In panoply of an-cient kings
in chain-ed rings
he armoured him;

o'er leagues unlit and found-ered shores
that drowned be-fore
the Days began,

But on him might-y doom was laid,
till Moon should fade
, an orbed star
etc.

(There's also a fair amount of Old English-style alliteration e.g. he built a boat; his shining shield; and banner bright; the Flammifer...)

Date: 2004-10-19 03:50 am (UTC)
sparrowsion: photo of male house sparrow (brimham rocks)
From: [personal profile] sparrowsion
Old English-style alliteration

Quite how much there is of that really leaped out at me when I reread the other year for the first time since learning OE. It's kind of odd how it's practically invisible unless you've met that style though.

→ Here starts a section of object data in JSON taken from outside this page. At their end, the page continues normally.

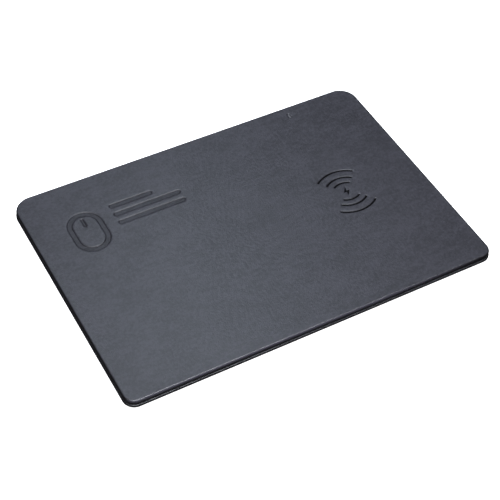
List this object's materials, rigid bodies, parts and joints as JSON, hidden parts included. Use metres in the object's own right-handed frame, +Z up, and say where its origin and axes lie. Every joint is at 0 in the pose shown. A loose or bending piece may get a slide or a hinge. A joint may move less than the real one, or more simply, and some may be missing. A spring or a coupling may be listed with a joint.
{
  "type": "wireless charging desk mat",
  "caption": "Flat leatherette mouse mat with a built-in wireless charger, debossed charging symbol and an inlet in the rear edge.",
  "frame": {"origin": "centre of the underside, on the surface that the mat lies on", "axes": "+X along the mat's length towards the charging side, +Y towards the rear edge with the inlet, +Z up"},
  "size_m": [0.3, 0.21, 0.0072],
  "materials": {
    "top_leather": "matte fine-grained polyurethane leather",
    "bottom_leather": "matte polyurethane leather",
    "foam": "open foam",
    "board": "dense grey board",
    "liner_card": "plain card",
    "adhesive": "cured film",
    "grip_rubber": "matte non-slip",
    "case_plastic": "fine texture",
    "screw_steel": "plated",
    "ferrite": "sintered",
    "glue_ring": "adhesive film",
    "copper": "enamelled copper strand",
    "amber_tape": "polyimide tape",
    "black_epoxy": "moulded epoxy",
    "tinned_wire": "tinned",
    "board_laminate": "solder mask",
    "thermal_rubber": "soft pad",
    "capacitor_ceramic": "fired ceramic",
    "led_package": "clear lens",
    "clear_pipe": "smoked acrylic",
    "shell_steel": "stamped",
    "gold_plate": "gold plated"
  },
  "bodies": {
    "root": {"top_cover": "top_leather", "top_foam": "foam", "upper_board": "board", "upper_liner": "liner_card", "seam_adhesive": "adhesive", "lower_liner": "liner_card", "lower_board": "board", "bottom_cover": "bottom_leather", "grip_sheet": "grip_rubber", "charger_tray": "case_plastic", "charger_lid": "case_plastic", "lid_screws": "screw_steel", "ferrite_plate": "ferrite", "coil_adhesive": "glue_ring", "coil_winding": "copper", "coil_lead_inner": "copper", "coil_lead_outer": "copper", "coil_tape": "amber_tape", "thermistor": "black_epoxy", "thermistor_leads": "tinned_wire", "circuit_board": "board_laminate", "heat_pad": "thermal_rubber", "controller_chip": "black_epoxy", "crystal": "screw_steel", "bridge_transistors": "black_epoxy", "resonant_capacitors": "capacitor_ceramic", "input_capacitors": "capacitor_ceramic", "filter_inductor": "ferrite", "sense_resistor": "black_epoxy", "chip_resistors": "black_epoxy", "chip_capacitors": "capacitor_ceramic", "status_led": "led_package", "solder_joints": "tinned_wire", "light_pipe": "clear_pipe", "usb_shell": "shell_steel", "usb_tongue": "black_epoxy", "usb_contacts": "gold_plate", "port_bezel": "case_plastic"}
  },
  "joints": []
}
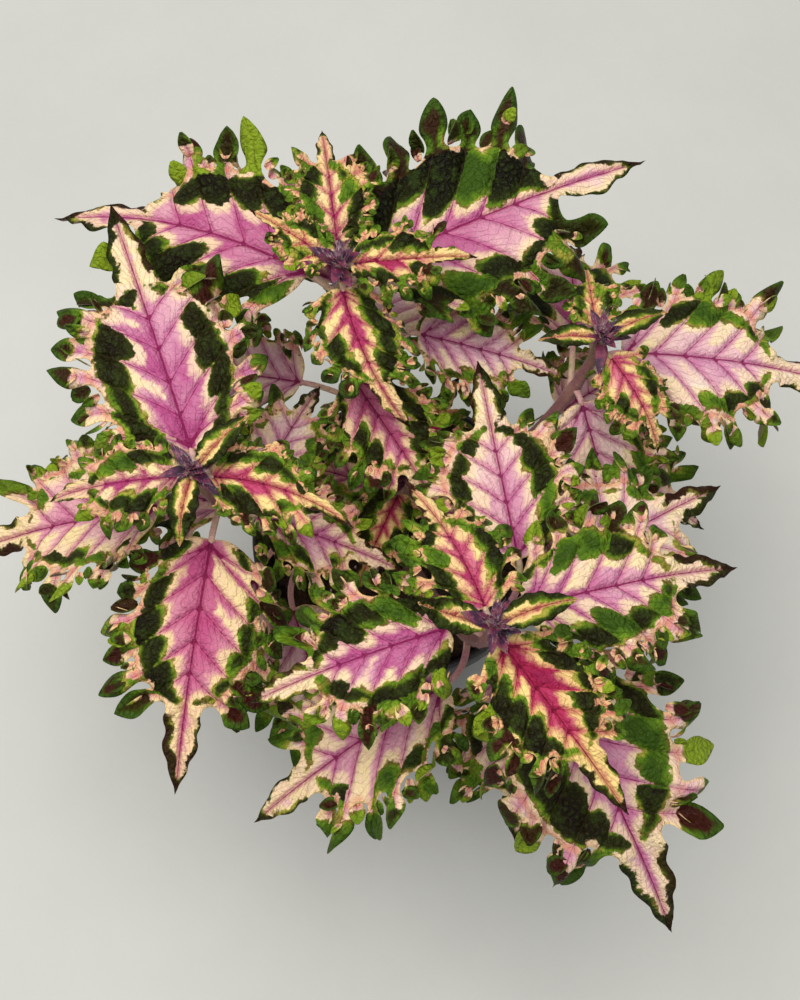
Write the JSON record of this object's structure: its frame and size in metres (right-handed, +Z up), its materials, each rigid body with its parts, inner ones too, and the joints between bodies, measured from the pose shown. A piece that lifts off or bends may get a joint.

Date: 2004-10-19 06:57 am (UTC)
From: [identity profile] alcina2.livejournal.com
You're familiar with OE? Mind if I ask you a question? I've often been struck by how similar the 'Lay of the Children of Hurin' is to translations of Beowulf that I've read, as well as translations of some other OE poetry.

Is this a)true(I'm no student of literature, unfortunately) and 2) does the OE original ahve the same sort of structure ( I'm so unsure how to pronounce OE that I have no idea at all how to scan it)

Date: 2004-10-19 08:08 am (UTC)
From: [identity profile] vyvyan.livejournal.com
I've only read the prose version of the story in the Silmarillion, but I gather from the web that he wrote an unfinished version in alliterative verse? Beowulf and most other OE poetry is certainly in alliterative verse of a distinctive kind. Its metre is not based on syllable counting, like Latin and French-influenced verse (mostly from the Middle English period onwards), but on stress counting, with particular stressed syllables reinforced by alliteration (usually the two stressed syllables in the first half line and the first stressed syllable in the second half line). All vowels alliterate with each other; st- only alliterates with st-, and sc- (pronounced sh) only with itself.

For example (leaving out length marks and transliterating thorns and eths with th; half-line boundaries may not come out properly):

Oft Scyld Scefing sceathena threatum,
monegum maegthum meodosetla ofteah...

The stressed syllables in the first line are Scyld, Scef, sceath- and threat-; in the second line: mon-, maegth-, meod-, -teah. (There's a lot more that can be said about the structure of OE verse, but this should probably be enough for you to decide whether Tolkien is trying to use this form in the Lay of the Children of Hurin.) Just ask if you want to know anything else about OE.

Date: 2004-10-20 02:22 am (UTC)
sparrowsion: photo of male house sparrow (brimham rocks)
From: [personal profile] sparrowsion
The Narn i Hin Hurin in Unfinished Tales is prose too, and those are the only versions I have. It doesn't strike me as being especially closer to OE poetry than anything else.

Date: 2004-10-21 03:26 pm (UTC)
From: [identity profile] alcina2.livejournal.com
No, I was thinking of the Lay (in HoME III) which is verse.